#### PROMPT:
Transcribe only the lines of the listing below from the one holding "at the end of the roll" through the one holding "points = [vertex.co", inclusive, without any change.

* START *

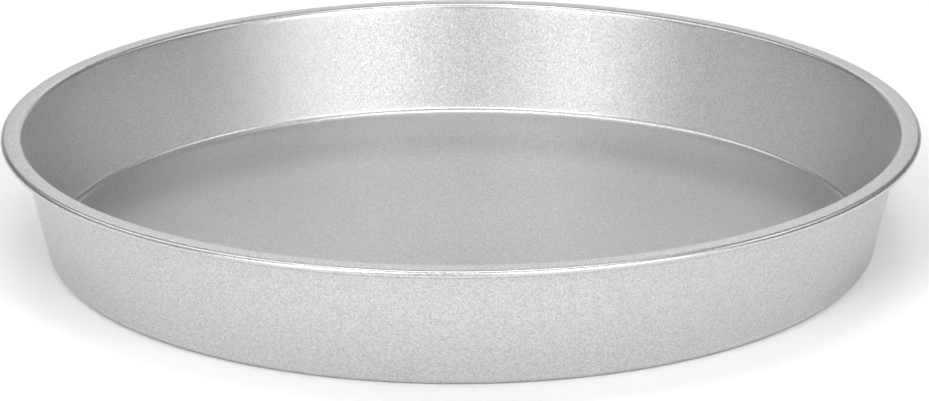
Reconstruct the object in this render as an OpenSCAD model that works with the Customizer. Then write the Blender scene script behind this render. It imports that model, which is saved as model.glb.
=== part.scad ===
// Round tart tin, pressed from one disc of sheet steel: a flat floor, a plain sloping wall
// and a rim that is turned out and rolled under. It stands on Z = 0 round the Z axis.

/* [Tin] */
// Diameter over the rolled rim
rim_d = 292; // [180:1:360]
// Height from the table to the top of the rim
height = 39.4; // [20:0.2:80]
// Slope of the wall away from upright, in degrees
wall_lean = 11.4; // [0:0.2:25]
// Thickness of the sheet
sheet = 0.6; // [0.4:0.05:0.8]

/* [Base] */
// Radius of the bend from floor to wall, on the inside
corner_r = 2.6; // [1:0.1:10]

/* [Rim] */
// Width of the rim, from the inside of the wall to the outer edge
rim_w = 6.6; // [6:0.1:12]
// Radius of the bend from wall to rim, on its rounded side
lip_r = 1.6; // [1.2:0.1:2.4]
// Radius of the slightly rounded top of the rim
crown_r = 60; // [16:1:120]
// Diameter of the rolled edge
roll_d = 2.4; // [2:0.1:3.2]
// Angle that the rolled edge turns through, measured from straight up
roll_turn = 275; // [180:5:280]

/* [Smoothness] */
// Facets round the tin
tin_fn = 240; // [90:10:360]
// Largest angle between two points on a bend, in degrees
bend_step = 7.5; // [3:0.5:15]

/* [Hidden] */
rim_r = rim_d / 2;
roll_r = roll_d / 2;

// Centres of the four bends in the section, as distance from the axis and height
lip_c = [rim_r - rim_w + lip_r, height - lip_r];
crown_c = [lip_c.x, height - crown_r];
crown_turn = asin((rim_r - roll_r - crown_c.x) / (crown_r - roll_r));
roll_c = crown_c + (crown_r - roll_r) * [sin(crown_turn), cos(crown_turn)];
corner_z = sheet + corner_r;
wall_run = (sin(wall_lean) * (lip_c.y - corner_z) + lip_r + corner_r) / cos(wall_lean);
corner_c = [lip_c.x - wall_run, corner_z];

// Points of a bend, evenly spaced; a bend that carries on from another leaves out its first point
function arc(centre, r, from, turn, first = 0) =
    let (steps = max(4, ceil(abs(turn) / bend_step)))
    [for (i = [first:steps]) let (a = from + turn * i / steps) centre + r * [cos(a), sin(a)]];

// One face of the sheet, from the axis to the end of the roll, at a depth below the upper face
function face(depth) = concat(
    [[0, sheet - depth]],
    arc(corner_c, corner_r + depth, -90, 90 - wall_lean),
    arc(lip_c, lip_r - depth, 180 - wall_lean, wall_lean - 90),
    arc(crown_c, crown_r - depth, 90, -crown_turn, first = 1),
    arc(roll_c, roll_r - depth, 90 - crown_turn, crown_turn - roll_turn, first = 1)
);

function reversed(points) = [for (i = [len(points) - 1:-1:0]) points[i]];

// The tin is one sheet: its upper face and its under face, closed at the end of the roll
module tin() {
    color([0.78, 0.78, 0.77])
        rotate_extrude($fn = tin_fn)
            polygon(concat(face(0), reversed(face(sheet))));
}

tin();
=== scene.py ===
# %% [markdown]
# # A pressed tart tin
# The tin is one disc of sheet steel. A press draws it down over a die, which leaves a flat floor, a
# small round corner and a sloping wall, and a second tool rolls the rim under, so that nobody cuts
# a finger on the raw edge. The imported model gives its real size, and this script gives it its looks.

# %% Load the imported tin
import math

import bpy
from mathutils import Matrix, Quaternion, Vector


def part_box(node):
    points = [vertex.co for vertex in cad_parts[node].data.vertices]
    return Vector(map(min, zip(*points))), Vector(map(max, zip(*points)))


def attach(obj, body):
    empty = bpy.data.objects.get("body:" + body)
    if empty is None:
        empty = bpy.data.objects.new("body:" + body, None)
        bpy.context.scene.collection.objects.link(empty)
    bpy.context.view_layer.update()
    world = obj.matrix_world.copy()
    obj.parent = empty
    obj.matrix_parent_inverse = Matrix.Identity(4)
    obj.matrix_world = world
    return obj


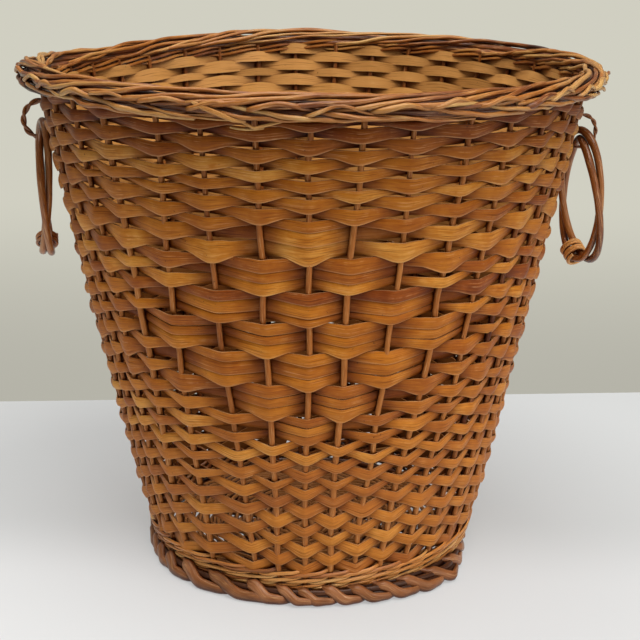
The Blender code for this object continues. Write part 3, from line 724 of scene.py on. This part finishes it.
def rim_braid(rng):
    """Rods plaited on the rim's outer side, one from each stake.

    A rod rises from under the rim to a kink at its stake, then runs down in a long falling curve: over the
    rod before it, under the next, over the one after. Past the kink at u = 0 its height falls by
    fall * (1 - exp(-u ^ 1.1)), and before it, by a straight climb. A sliding bell rounds the kink.
    """
    steps = 64
    u = np.linspace(BRAID_PLACES[0], BRAID_PLACES[-1], steps)[None, :]
    start = np.arange(STAKE_COUNT)[:, None] + 0.45 + per_stake(rng, 0, 0.16)
    kink = KINK_HEIGHT + per_stake(rng, 0, 0.0007)
    fall = BRAID_FALL + per_stake(rng, 0, 0.0007)
    climb = BRAID_CLIMB + per_stake(rng, 0, 0.0012)
    height = kink - fall * (1 - np.exp(-np.maximum(u, 0) ** 1.1)) + climb * np.minimum(u, 0)
    bell = np.hanning(11)[1:-1]
    padded = np.pad(height, ((0, 0), (4, 4)), mode="edge")
    height = np.stack([np.convolve(row, bell / bell.sum(), mode="valid") for row in padded])
    height = height + 0.00030 * wandering_rods(rng, steps, 6)
    radius = through(u, BRAID_PLACES, BRAID_RADII) + 0.00028 * wandering_rods(rng, steps, 6)
    turn = (start + u) * SPACING
    outward = polar(turn, 1.0, 0.25)
    return polar(turn, radius, height), outward, *rim_rod_look(rng, steps, BRAID_GIRTH, 1 - 0.10 * u, 0.55)


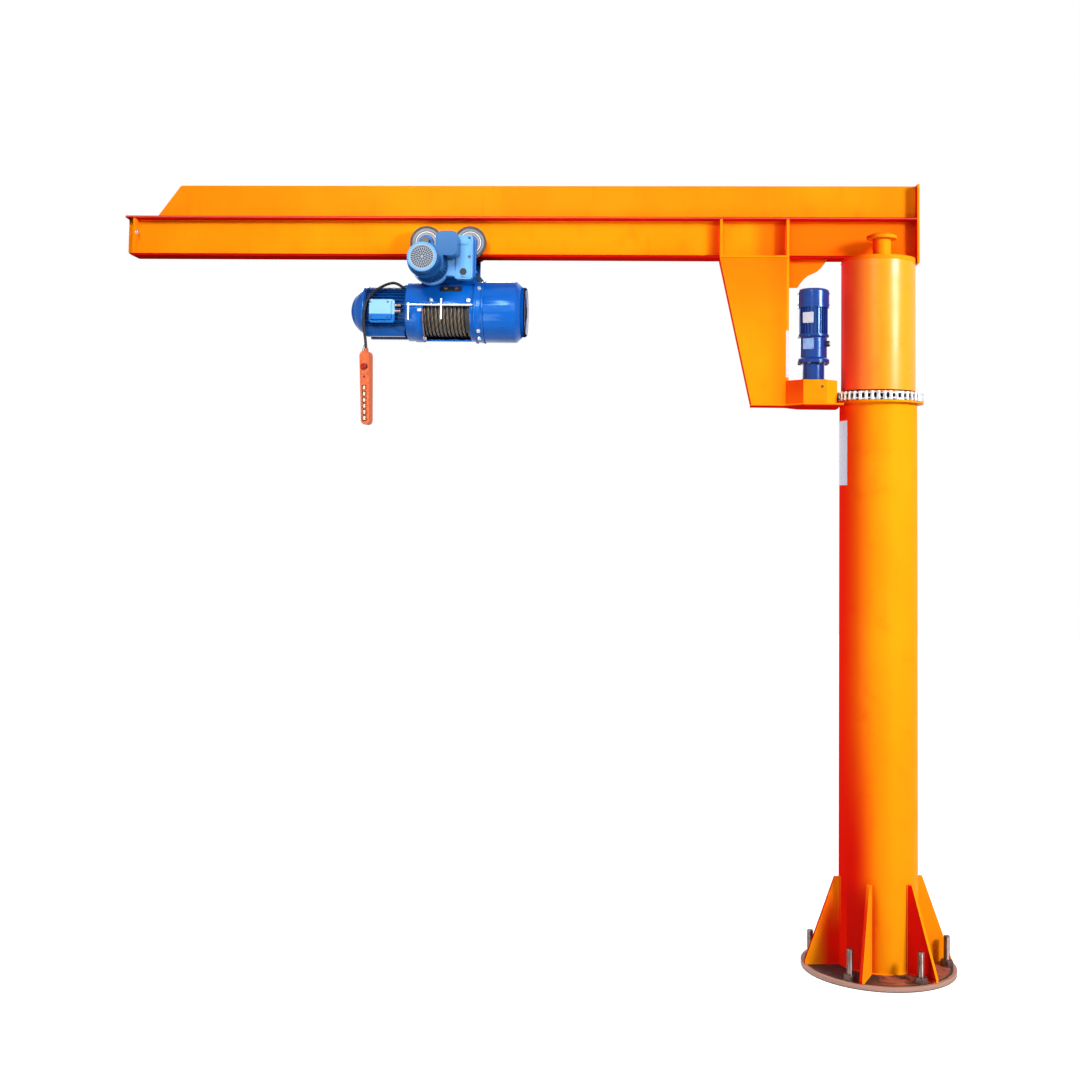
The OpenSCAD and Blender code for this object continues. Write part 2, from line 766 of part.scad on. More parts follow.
// The toothed disc's outline: a gap with a flared mouth for each roller.
module sprocket_outline() {
    gap_r = roller_d / 2 + tooth_play;
    step = 360 / sprocket_teeth;
    flare = 3.6;
    difference() {
        circle(r = tip_r, $fn = 192);
        for (i = [0:sprocket_teeth - 1]) rotate(i * step)
            translate([sprocket_r, 0]) {
                circle(r = gap_r, $fn = 32);
                polygon([[0, -gap_r], [tooth_h + 2, -gap_r - flare],
                    [tooth_h + 2, gap_r + flare], [0, gap_r]]);
            }
    }
}

module sprocket() color("dimgray")
    translate([drive_x, 0, 0]) {
        translate([0, 0, chain_mid_z - sprocket_t / 2])
            linear_extrude(sprocket_t) sprocket_outline();
        translate([0, 0, seat_z + bearing_gap])
            cylinder(d = sprocket_shaft_d, h = seat_h - 2 * bearing_gap);
        translate([0, 0, chain_mid_z + sprocket_t / 2])
            cylinder(d = sprocket_hub_d, h = sprocket_hub_h);
    }

// ---------------------------------------------------------------- trolley

// A side plate: two axle bosses that reach down to the hanger.
module trolley_plate_outline() {
    difference() {
        union() {
            for (x = [outer_x, inner_x]) translate([x, axle_z]) circle(r = axle_boss_r);
            polygon([[outer_x - axle_boss_r, axle_z], [outer_x + axle_boss_r, axle_z],
                [outer_x + axle_boss_r, beam_z + 20], [inner_x - axle_boss_r, beam_z + 20],
                [inner_x - axle_boss_r, axle_z], [inner_x + axle_boss_r, axle_z],
                [inner_x + axle_boss_r, hanger_z], [outer_x - axle_boss_r, hanger_z]]);
        }
        for (x = [outer_x, inner_x]) translate([x, axle_z])
            circle(d = axle_d + 2 * bearing_gap);
    }
}

module trolley_plates() color(color_hoist)
    both_sides() along_y(-plate_y - trolley_plate_t, trolley_plate_t) trolley_plate_outline();

// The frame between the side plates: two cross bars and the saddle on the drum
// housing. Two cheeks brace the saddle's inner end.
module trolley_hanger() color(color_hoist) {
    bar = 40;
    foot = 60;
    cheek_l = 36;
    cheek_h = 44;
    end_x = inner_x + saddle_end;
    difference() {
        union() {
            for (x = [outer_x, inner_x])
                translate([x - bar / 2, -plate_y, hanger_z]) cube([bar, 2 * plate_y, hanger_bar_h]);
            translate([outer_x - bar / 2, -saddle_w / 2, hoist_z + foot])
                cube([end_x - outer_x + bar / 2, saddle_w, hanger_z + hanger_bar_h / 2 - hoist_z - foot]);
            both_sides() along_y(-saddle_w / 2, cheek_t)
                polygon([[end_x - 1, hanger_z + hanger_bar_h / 2],
                    [end_x, hanger_z + hanger_bar_h / 2],
                    [end_x + cheek_l, hanger_z + hanger_bar_h / 2 - cheek_h],
                    [end_x + cheek_l, hoist_z + foot], [end_x - 1, hoist_z + foot]]);
        }
        translate([0, 0, hoist_z]) rod_x(outer_x - bar, wheel_base + 3 * bar + cheek_l, housing_d);
        translate([0, 0, hoist_z])
            rod_x(gear_flange_x, gear_flange_l + bar, hoist_d + 2 * flange_ridge_h);
    }
}

// A rectangle with round corners, from its lower left corner.
module round_rectangle(width, height, r) {
    translate([r, 0]) square([width - 2 * r, height]);
    translate([0, r]) square([width, height - 2 * r]);
    for (x = [r, width - r], y = [r, height - r]) translate([x, y]) circle(r = r, $fn = 48);
}

// Gearbox of the travel drive: a round motor flange and an upright case with a
// cover plate, over one axle.
module travel_gearbox() color("lightskyblue") {
    case_x = inner_x + axle_boss_r - 10 - travel_case_w;
    case_z = travel_z - travel_case_drop;
    rim = 7;
    difference() {
        union() {
            along_y(-travel_end_y, travel_gear_w) {
                translate([travel_x, travel_z]) circle(d = travel_motor_d + 12, $fn = 64);
                translate([travel_x, case_z + travel_case_r])
                    square([case_x - travel_x + travel_case_r, travel_case_h / 2]);
                translate([case_x, case_z]) round_rectangle(travel_case_w, travel_case_h, travel_case_r);
            }
            along_y(-travel_end_y - travel_cover_t, travel_cover_t + 1) difference() {
                translate([case_x + rim, case_z + rim])
                    round_rectangle(travel_case_w - 2 * rim, travel_case_h - 2 * rim, travel_case_r - rim / 2);
                translate([travel_x, travel_z]) circle(d = travel_motor_d + 16, $fn = 64);
            }
        }
        translate([inner_x, 0, axle_z]) rod_y(-travel_y - 10, 12, axle_d + 2 * bearing_gap);
    }
}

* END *

#### RESULT OF THE TASK:
// The tin is one sheet: its upper face and its under face, closed at the end of the roll
module tin() {
    color([0.78, 0.78, 0.77])
        rotate_extrude($fn = tin_fn)
            polygon(concat(face(0), reversed(face(sheet))));
}

tin();
=== scene.py ===
# %% [markdown]
# # A pressed tart tin
# The tin is one disc of sheet steel. A press draws it down over a die, which leaves a flat floor, a
# small round corner and a sloping wall, and a second tool rolls the rim under, so that nobody cuts
# a finger on the raw edge. The imported model gives its real size, and this script gives it its looks.

# %% Load the imported tin
import math

import bpy
from mathutils import Matrix, Quaternion, Vector


def part_box(node):
    points = [vertex.co for vertex in cad_parts[node].data.vertices]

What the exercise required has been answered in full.